In his capacity as the Ruler of Dubai, His Highness Sheikh Mohammed bin Rashid Al Maktoum, Vice President and Prime Minister of the UAE, issued Law No. (1) of 2024 on the taxation of foreign banks operating in the emirate of Dubai ('the New Law'). This New Law annuls Regulation No.(2) of 1996 ('the Old Law') which governed the taxation of foreign banks operating in the Emirate of Dubai.

The New Law applies to all foreign banks operating in Dubai, including special development zones and free zones. However, foreign banks licensed to operate in the Dubai International Financial Centre (DIFC) are excluded from this law in relation to income earned from within or through DIFC.

Tax rate

An annual tax rate of 20% is imposed on foreign banks on their taxable income. However, if the foreign bank pays corporate tax in accordance with Federal Law No. (47) of 2022 ('UAE CT Law’), the amount of corporate tax paid shall be granted as a deduction from its total tax liability.

In case the foreign bank is subject to tax at a rate of 20%, our understanding is that the tax credit for UAE corporate tax may be provided as a deduction from the tax rate (i.e. 20% less 9%).

Basis of calculation of taxable income

The New Law outlines regulations for calculating taxable income and filing the tax return. It also details the procedures for tax return submission, voluntary disclosures, penalties and the responsibilities and processes related to tax auditing.

As per the New Law, we understand that the basis for calculating taxable income under the UAE CT Law should be considered in addition to the rules and regulations approved by the Director General (‘DG’) of the Department of Finance regarding the following:

  1. The method of calculating shared revenues and expenses
  2. Head office expenses and regional administration expenses
  3. Unrealized gains and losses from taxable income
  4. Profits that do not fall under the income statement
  5. Any other provisions necessary for calculating taxable income.

Procedural matters

Taxpayers can submit a voluntary declaration in relation to any over or underpaid tax within 30 days of becoming aware of it.

The rules and procedures stipulated under the Old Law shall be applied for tax periods that began before the provisions of this Law came into effect. The DG has the authority to specify any transitional provi-sions related to the application of the provisions of this law.

The Old Law had a timeline of three months from the end of a financial year to file the tax return. No time-line for the tax return filing is specified in the New Law and this is to be specified by the DG.

Key takeaways

This is a welcome move as it avoids double taxation for branches of foreign banks operating in the Emirate of Dubai.
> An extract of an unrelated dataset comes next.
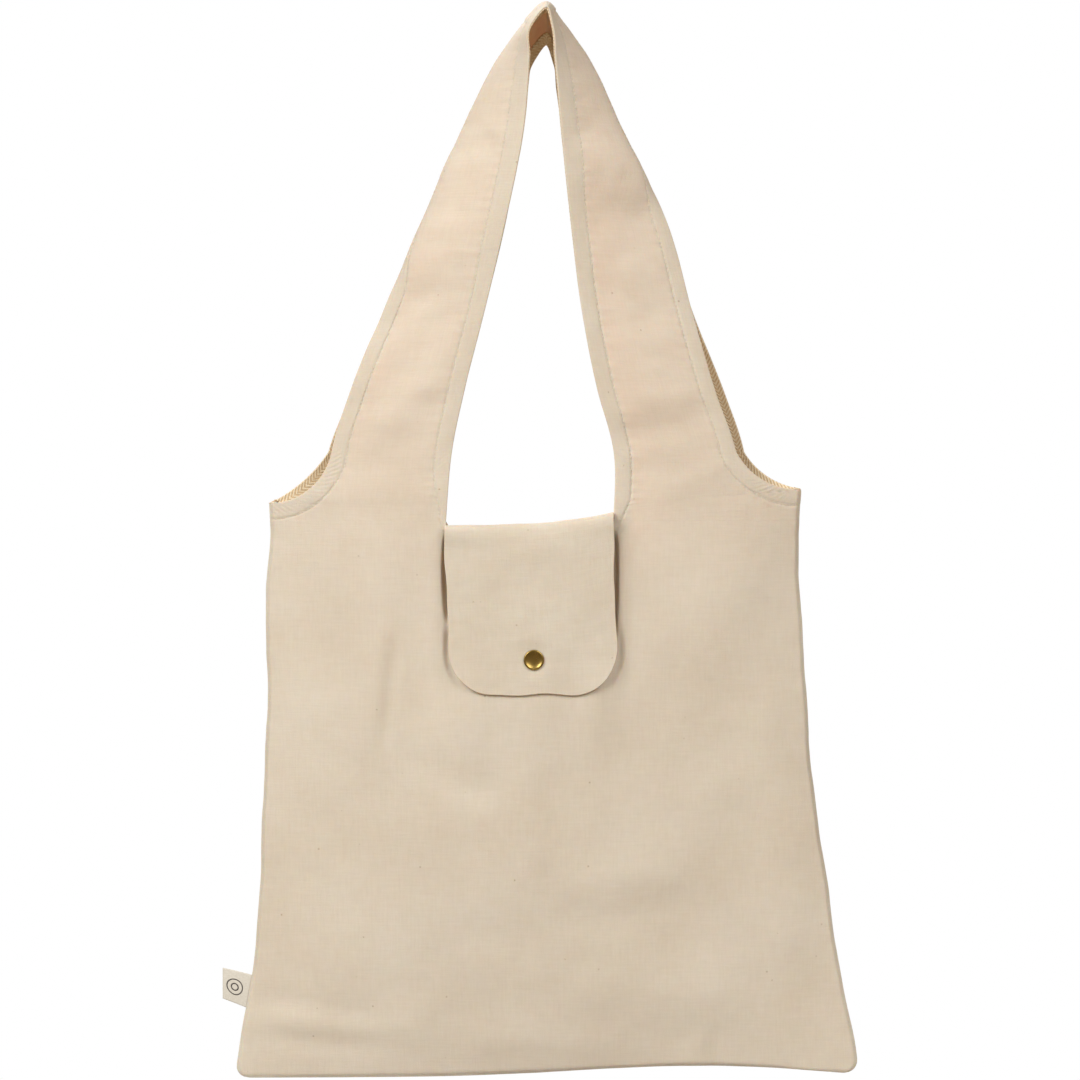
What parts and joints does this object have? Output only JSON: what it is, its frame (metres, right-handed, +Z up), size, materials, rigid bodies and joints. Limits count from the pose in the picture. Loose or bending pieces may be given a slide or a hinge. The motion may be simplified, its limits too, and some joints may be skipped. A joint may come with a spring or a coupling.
{
  "type": "foldable tote bag",
  "caption": "Flat canvas shoulder tote with curved armholes, a square neck closed by a snapped flap, integral shoulder straps and a small side label.",
  "frame": {"origin": "hanging point: underside of the strap crowns, midway between the two straps", "axes": "+Z up as hung, +X to the bag's right as seen from the front, -Y towards the front (flap side)"},
  "size_m": [0.4145, 0.081, 0.6945],
  "materials": {
    "canvas": "undyed cotton canvas, fine plain weave with seed specks",
    "flap_lining": "undyed cotton canvas",
    "seam_cloth": "overlocked canvas edges",
    "twill_tape": "undyed twill tape",
    "antique_brass": "antique brass, satin dome with a bright rim",
    "spring_wire": "phosphor bronze wire",
    "label_ribbon": "woven ribbon"
  },
  "bodies": {
    "bag": {"front_panel": "canvas", "back_panel": "canvas", "front_neck_tape": "twill_tape", "back_neck_tape": "twill_tape", "left_armhole_tape": "twill_tape", "right_armhole_tape": "twill_tape", "left_side_seam_allowance": "seam_cloth", "right_side_seam_allowance": "seam_cloth", "bottom_seam_allowance": "seam_cloth", "flap_seam_allowance": "canvas", "stud_patch": "canvas", "snap_stud": "antique_brass", "snap_post": "antique_brass"},
    "flap_over_mouth": {"flap_top_outer": "canvas", "flap_top_lining": "flap_lining"},
    "flap_front": {"flap_front_outer": "canvas", "flap_front_lining": "flap_lining", "snap_cap": "antique_brass", "snap_socket": "antique_brass", "snap_ring_spring": "spring_wire"},
    "front_strap": {"front_strap_left": "canvas", "front_strap_left_neck_tape": "twill_tape", "front_strap_left_armhole_tape": "twill_tape", "front_strap_right": "canvas", "front_strap_right_neck_tape": "twill_tape", "front_strap_right_armhole_tape": "twill_tape"},
    "back_strap": {"back_strap_left": "canvas", "back_strap_left_neck_tape": "twill_tape", "back_strap_left_armhole_tape": "twill_tape", "back_strap_right": "canvas", "back_strap_right_neck_tape": "twill_tape", "back_strap_right_armhole_tape": "twill_tape"},
    "label": {"side_label": "label_ribbon"}
  },
  "joints": [
    {"name": "flap_lift", "type": "hinge", "parent": "bag", "child": "flap_over_mouth", "pos_m": [0, 0.025, -0.336], "axis": [-1, 0, 0], "range_deg": [0, 60]},
    {"name": "flap_fold", "type": "hinge", "parent": "flap_over_mouth", "child": "flap_front", "pos_m": [0, -0.0338, -0.3336], "axis": [-1, 0, 0], "range_deg": [0, 125]},
    {"name": "front_strap_fold", "type": "hinge", "parent": "bag", "child": "front_strap", "pos_m": [0, -0.028, -0.288], "axis": [1, 0, 0], "range_deg": [0, 150]},
    {"name": "back_strap_fold", "type": "hinge", "parent": "bag", "child": "back_strap", "pos_m": [0, 0.028, -0.288], "axis": [-1, 0, 0], "range_deg": [0, 150]},
    {"name": "label_swing", "type": "hinge", "parent": "bag", "child": "label", "pos_m": [-0.1873, 0, -0.636], "axis": [0, 0, 1], "range_deg": [-75, 75]}
  ]
}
The wording suggests that the new Law would apply for the tax periods commencing after 8 March 2024. This could mean that for banks with a December year end, the first tax period under the new Law would be 1 January to 31 December 2025. This would mean that no tax credit may be available for any corpo-rate tax paid for FY 2024. It is not clear if this is the intention and further clarity is needed on this aspect.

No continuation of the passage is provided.